US Cracks Down on Crypto Mixers: Tornado Cash's Future Uncertain
The United States is reportedly on the verge of implementing a significant regulatory shift targeting cryptocurrency mixers, services that have long been a thorn in the side of financial regulators. Andrea Gacki, the Director of the Financial Crimes Enforcement Network (FinCEN), has indicated that a proposed "mixing rule" is in its final stages of development. This move, empowered by the PATRIOT Act, aims to bolster anti-money laundering (AML) efforts by extending oversight to privacy-enhancing tools that regulators believe obscure financial transparency.

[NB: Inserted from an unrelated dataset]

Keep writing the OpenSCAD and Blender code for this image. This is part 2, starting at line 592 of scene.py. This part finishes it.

The Shadowy World of Crypto Mixers
At the heart of this regulatory storm are crypto mixers, tools that hackers and illicit actors exploit to launder stolen digital assets and, alarmingly, to fund terrorist activities. These sophisticated platforms work by routing cryptocurrency through an intricate web of transactions, effectively anonymizing their origin and making it exceedingly difficult to trace their path. The goal is to blur the digital fingerprints, creating a smoke screen around the initial source of funds.
Beyond Simple Mixing: A Broader Scope
The impending regulations are poised to cast a wider net than just traditional crypto mixing services. FinCEN's new rules could potentially classify a range of activities as suspicious. This includes intricate transaction splitting, wallet rotation schemes, coin swaps, and even deliberate transaction delays – all methods that, when employed maliciously, can obscure the trail of illicit funds. However, a significant concern looms: the potential for these measures to inadvertently criminalize legitimate user behavior. This risk of conflating genuine privacy-conscious actions with illicit "smurfing" – the practice of breaking down large sums into smaller, undetectable transfers – is a delicate balancing act for policymakers.

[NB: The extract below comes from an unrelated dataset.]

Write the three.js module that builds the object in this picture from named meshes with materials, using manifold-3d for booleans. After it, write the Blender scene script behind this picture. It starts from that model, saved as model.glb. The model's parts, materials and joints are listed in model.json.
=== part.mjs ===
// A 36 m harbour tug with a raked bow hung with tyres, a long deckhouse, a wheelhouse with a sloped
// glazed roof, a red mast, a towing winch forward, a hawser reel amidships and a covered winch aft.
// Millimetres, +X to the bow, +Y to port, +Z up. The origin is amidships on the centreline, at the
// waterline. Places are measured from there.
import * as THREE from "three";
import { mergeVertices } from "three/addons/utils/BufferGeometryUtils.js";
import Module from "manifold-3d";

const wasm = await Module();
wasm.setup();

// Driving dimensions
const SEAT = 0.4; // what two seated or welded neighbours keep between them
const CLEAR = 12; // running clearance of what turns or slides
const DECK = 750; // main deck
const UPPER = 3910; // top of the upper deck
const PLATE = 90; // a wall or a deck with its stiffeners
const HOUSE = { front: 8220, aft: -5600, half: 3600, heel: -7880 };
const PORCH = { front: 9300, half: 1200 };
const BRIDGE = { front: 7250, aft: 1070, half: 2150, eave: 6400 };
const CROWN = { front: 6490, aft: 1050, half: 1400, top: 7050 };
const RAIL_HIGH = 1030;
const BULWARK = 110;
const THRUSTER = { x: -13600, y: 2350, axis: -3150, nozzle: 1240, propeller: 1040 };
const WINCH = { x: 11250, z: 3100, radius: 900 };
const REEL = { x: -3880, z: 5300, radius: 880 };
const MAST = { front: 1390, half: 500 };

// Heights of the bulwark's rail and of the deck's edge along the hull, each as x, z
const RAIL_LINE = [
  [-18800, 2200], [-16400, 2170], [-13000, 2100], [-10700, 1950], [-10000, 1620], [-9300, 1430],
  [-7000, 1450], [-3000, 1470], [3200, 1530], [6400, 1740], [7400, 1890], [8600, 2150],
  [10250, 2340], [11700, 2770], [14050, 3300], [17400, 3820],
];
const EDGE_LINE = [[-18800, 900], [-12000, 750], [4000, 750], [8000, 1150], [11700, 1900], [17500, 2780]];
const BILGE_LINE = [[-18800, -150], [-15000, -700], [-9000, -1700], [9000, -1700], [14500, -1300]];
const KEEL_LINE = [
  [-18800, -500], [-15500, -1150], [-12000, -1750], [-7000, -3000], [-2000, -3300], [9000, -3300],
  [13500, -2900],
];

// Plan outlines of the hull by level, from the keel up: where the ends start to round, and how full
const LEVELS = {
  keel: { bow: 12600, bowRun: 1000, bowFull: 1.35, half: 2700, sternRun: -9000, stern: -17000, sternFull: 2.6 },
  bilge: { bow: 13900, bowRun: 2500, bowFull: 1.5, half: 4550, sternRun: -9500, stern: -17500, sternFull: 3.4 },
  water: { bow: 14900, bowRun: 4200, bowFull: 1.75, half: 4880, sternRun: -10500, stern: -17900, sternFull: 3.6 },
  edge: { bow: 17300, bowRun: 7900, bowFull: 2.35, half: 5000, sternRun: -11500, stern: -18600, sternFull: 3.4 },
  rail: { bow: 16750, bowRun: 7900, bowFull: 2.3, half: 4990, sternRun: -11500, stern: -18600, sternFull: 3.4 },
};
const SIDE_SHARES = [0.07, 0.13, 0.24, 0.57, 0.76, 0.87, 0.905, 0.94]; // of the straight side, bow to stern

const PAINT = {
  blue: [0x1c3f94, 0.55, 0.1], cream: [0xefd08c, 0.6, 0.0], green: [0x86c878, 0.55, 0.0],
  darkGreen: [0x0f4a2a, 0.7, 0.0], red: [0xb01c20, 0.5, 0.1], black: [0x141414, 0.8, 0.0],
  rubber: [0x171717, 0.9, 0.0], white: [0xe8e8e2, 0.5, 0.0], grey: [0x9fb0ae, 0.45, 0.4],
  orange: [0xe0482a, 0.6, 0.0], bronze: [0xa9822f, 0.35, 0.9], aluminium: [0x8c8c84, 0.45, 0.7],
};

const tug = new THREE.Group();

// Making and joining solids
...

Legislative Momentum and Global Implications
Adding further weight to the crackdown, the US Congress is simultaneously advancing the "Law on Special Measures to Combat Modern Threats." This legislation would grant the Treasury Department even broader authority to block transactions facilitated by foreign exchanges, miners, and validators. Critics argue that these aggressive moves could force US financial institutions and trading platforms to withdraw entirely from the global cryptocurrency arena, potentially stifling innovation and market participation.
A Glimmer of Hope or a Temporary Reprieve?
Interestingly, the regulatory landscape has seen a recent twist. In early 2025, a US District Court in Texas overturned sanctions previously imposed by the US Treasury Department against Tornado Cash, a prominent crypto mixer that was blacklisted in 2022. This judicial decision offers a potential reprieve and raises questions about the long-term viability and enforceability of such blanket bans. Nevertheless, the final version of FinCEN's new rules is anticipated to be unveiled within the coming weeks, signaling a determined effort by US authorities to rein in the opaque corners of the digital asset space.